The regiment is sometimes identified as a person, sometimes a monster, and sometimes a reptile. These images cause the reader to lose sight of the fact that the regiment is really a unit of men—of individual soldiers. The continued use of personification draws the reader to a feeling that a battle is a battle of regimental monsters, not of individual men.

In Chapter 5, Crane continues the use of figurative language, including simile, personification, and metaphor, to paint images of war. For example, he writes that “A shell screaming like a storm banshee went over the huddled heads of the reserves,” a simile, and “They could see a flag that tossed in the smoke angrily,” a personification, and that “The composite monster which had caused the other troops to flee had not then appeared” a metaphor. The enemy is still not visible. The wait for that “composite monster” continues. Just as the troops experience the dreadful wait, the reader feels the same emotions that all the soldiers are feeling. Crane develops this fear by using figurative language to create monster imagery.

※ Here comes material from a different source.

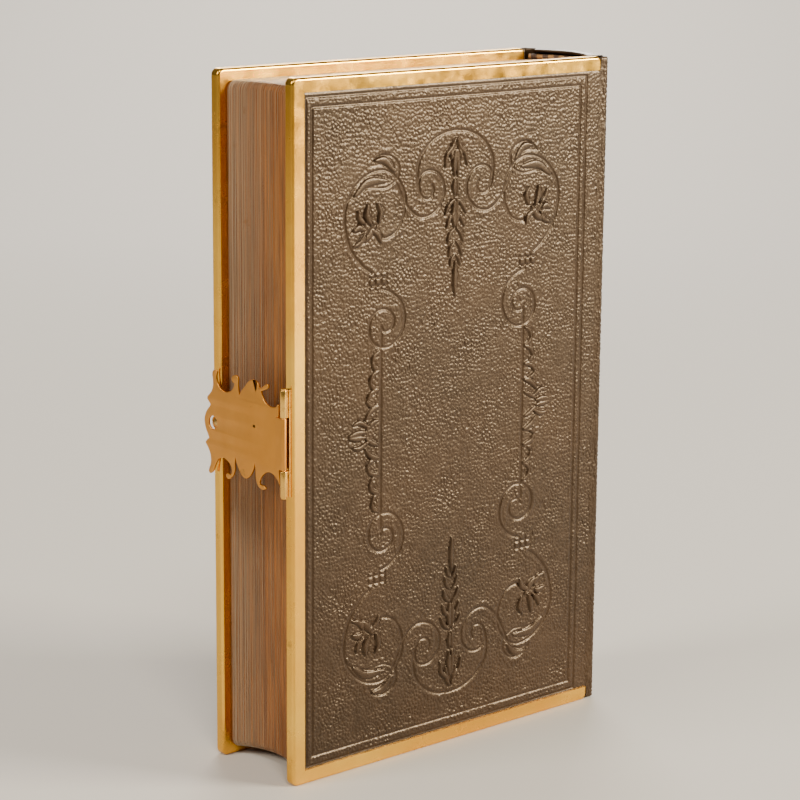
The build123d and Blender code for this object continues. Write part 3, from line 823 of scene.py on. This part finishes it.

Crane employs similes and personification to draw pictures of soldiers and their weapons. For example, a soldier’s “eyeballs were about to crack like hot stones”; “The man at the youth’s elbow was babbling something soft and tender like the monologue of a babe”; “The guns squatted in a row like savage chiefs.” Crane uses both personification and simile in the line, “The cannon with their noses poked slantingly at the ground grunted and grumbled like stout men, brave but with objections to hurry.” This line makes the weapons appear to be living creatures. The use of personification in the line, “The sore joints of the regiment creaked as it painfully floundered into position,” turns the regiment into one large, tired soldier. Crane’s similes describe groups and individuals in these examples: the rebel forces were “running like pursued imps” and Henry, at first, “ran like a rabbit” and, later, “like a blind man.”

Crane develops imagery, using metaphor and personification, to make it clear that Henry has lost all his rational powers and that he is in a total state of panic. For example, to Henry, the enemy soldiers are metaphorically “machines of steel,” “redoubtable dragons,” and “a red and green monster”; the men who were nearest the battle would make the “initial morsels for the dragons”; “the shells flying past him have rows of cruel teeth that grinned at him.” These images clearly show Henry’s fright of the enemy.

In Chapter 9, Crane continues to use figurative language to support the war motif. He turns machines of war into people by using personification in the line “a crying mass of wagons.” He changes Henry by using a simile, “His [Henry’s] face would be hidden like the face of a cowled man,” by using metaphor. Henry (in his own mind) is a “worm” and “a slang phrase.” Crane also paints a picture of the battlefield using metaphoric description of battlefield action, examples being, “the heart of the din” (the battle) and “the mighty blue machine” (the Union Army).

In Chapter 11, Crane uses metaphoric language to describe both the enemy and war in several ways, including “The steel fibers had been washed from their hearts,” the enemy is the “dragon,” “They [the enemy] charged down upon him [Henry] like terrified buffaloes,” and war is “the red animal, the blood-swollen god.”